RS: Qual é o papel do usuário neste processo?
Lucas: O usuário será o fiel da balança. Ele está sendo testado a todo momento. Cada nova tecnologia precisa ter sua aprovação. Se o usuário achar uma tecnologia complicada e não se interessar, o fabricante terá que achar outra. Eu acredito que os celulares serão o futuro da computação de uma maneira geral, para uso doméstico. Lembra do seriado Jornada nas Estrelas? Eles tinham o dispositivo do tamanho de um celular que fazia tudo.
RS: Na sua opinião, quais seriam as Questões mais polêmicas sobre a área de tecnologia?
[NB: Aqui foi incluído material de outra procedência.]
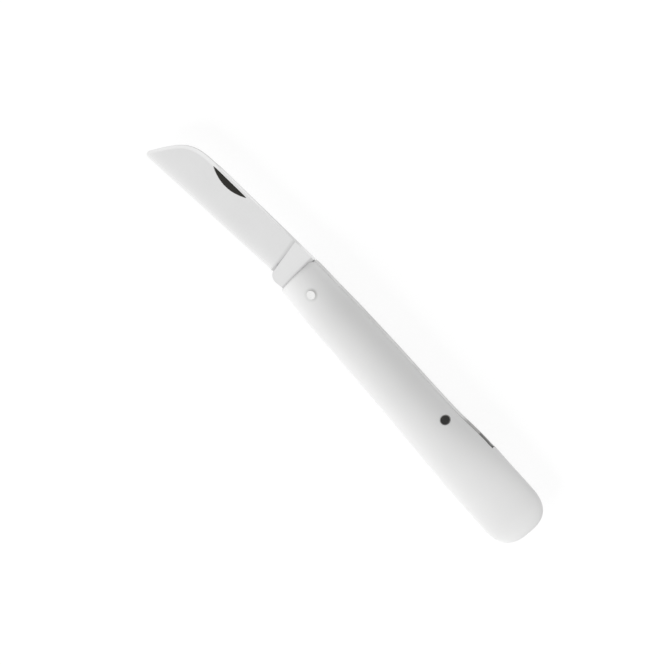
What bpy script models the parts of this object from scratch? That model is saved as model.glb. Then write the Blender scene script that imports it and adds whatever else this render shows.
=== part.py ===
# Budding knife: a slip-joint folding knife with a one-piece moulded handle whose flat butt lifts bark.
# It is modelled open and lying on its side. +X runs towards the butt, +Y towards the back, +Z up
# through the thickness. Places are measured from the pivot's axis at mid thickness, and one empty
# moves the whole knife so that the world origin lies on the ground under the middle of its box.

import math

import bmesh
import bpy
import numpy as np
from mathutils import Matrix

mm = 0.001

# Fits shared by all pieces
running_gap = 0.05 * mm
seat_gap = 0.3 * mm
slot_side_gap = 0.15 * mm
overrun = 4.0 * mm
merge_distance = 0.0005 * mm
round_steps = 32
sharp_angle = math.radians(30)

# Handle. Its length runs from the front reach over the two slots to the solid lifter.
handle_front_reach = 7.65 * mm
front_lean = math.radians(4.0)
front_lean_length = 12.0 * mm
front_corner_depth = 2.0 * mm
front_corner_width = 3.0 * mm
belly_corner_share = 0.25
front_corner_shares = (0.0, 0.07, 0.2, 0.45, 1.0)
lifter_length = 26.55 * mm
handle_thickness = 10.4 * mm
butt_height = 20.8 * mm
butt_round_length = 9.6 * mm
butt_round_power = 2.8
lifter_edge_round = 3.2 * mm
front_edge_chamfer = 0.4 * mm
section_power = 2.05
section_steps = 48
handle_steps = 30
butt_round_steps = 10

# Handle outline. Each row holds a place along the length, the height of the back and of the belly
# over and under the pivot as shares of butt_height, and the depth as a share of handle_thickness.
# A depth over 1 is cut flat at the full thickness, which makes the planar strip that it lies on.
handle_shares = (
    (0.00, 0.354, 0.371, 0.858),
    (0.045, 0.369, 0.380, 0.884),
    (0.075, 0.374, 0.386, 0.905),
    (0.204, 0.403, 0.395, 1.090),
    (0.363, 0.426, 0.404, 1.090),
    (0.503, 0.438, 0.420, 1.090),
    (0.602, 0.454, 0.440, 0.952),
    (0.672, 0.492, 0.453, 0.846),
    (0.731, 0.514, 0.467, 0.750),
    (0.791, 0.516, 0.469, 0.615),
    (0.910, 0.524, 0.468, 0.395),
    (1.00, 0.517, 0.441, 0.300),
)

# Pivot rivet
pivot_diameter = 2.2 * mm
pivot_head_diameter = 2.8 * mm
pivot_head_height = 0.3 * mm
dome_steps = 5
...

Lucas: Um aspecto polêmico em TI Verde, acredito, é a contratação de consultores. As empresas querem economizar com mão de obra e, assim, não querem contratar funcionários. Então, chamam as consultorias. Estas, por sua vez, não contratam seus programadores como funcionários, mas sim como empresas. É, basicamente, um mero dispositivo para pagar menos impostos e burlar as leis trabalhistas. A TI Verde combate este tipo de ação. A população, de uma maneira geral ,é lesada por este tipo de atitude. Este programador, no futuro, não terá direito à aposentadoria e uma série de outros benefícios, e isto já ocorre há mais de 20 anos no Brasil. Qual será o final deste pessoal? Um dos conceitos da responsabilidade socioambiental é ser ético. Fazer contratações com o objetivo de burlar a lei e pagar menos impostos é deixar de ser ético. A TI Verde combate a falta de ética.